Suppose you have three masters. One suffers a hardware failure. Normally you'd follow the steps outlined here to safely replace the dead master. But suppose you forget, and instead, you bring in a new machine with the same DNS name and IP address and start a fresh master with the same configuration (--fs_wal_dir and --master_addrs) as the dead master.
Now you're in a bind, because the new master has a new UUID which the two remaining masters don't expect. It is unable to communicate with them, doesn't join their consensus group, and thus the multi-master deployment remains degraded.
The workflow to fix this is a variant of the recovery workflow:
- Stop the new master.
- Delete all of the data out of the new master's WAL and data directories.

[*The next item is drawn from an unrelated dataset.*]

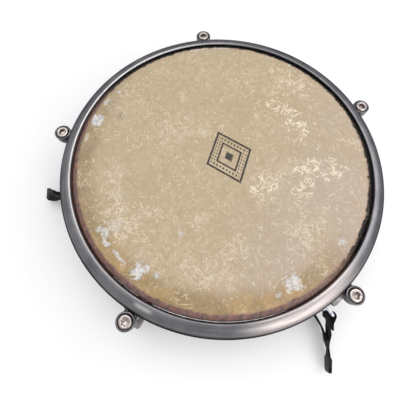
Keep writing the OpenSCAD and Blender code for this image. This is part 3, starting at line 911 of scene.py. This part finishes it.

- Run sudo -u kudu kudu fs format using the new master's WAL and data directories.
- Run sudo -u kudu pbc edit on the various FS instance files (one in the WAL directory and one in each data directory) in the new master. Replace the UUID created during the format operation with the old master's UUID, which is expected by the two remaining masters. Note: kudu pbc edit expects the UUID as a base64-encoded string; you'll need to base64-encode the old UUID before splicing it in.
- Run sudo -u kudu kudu remote_replica copy to copy the master tablet from one of the good masters.
- Start the new master.
- Wait for it to load the master tablet and join consensus. You can probably use ksck to determine when this will happen.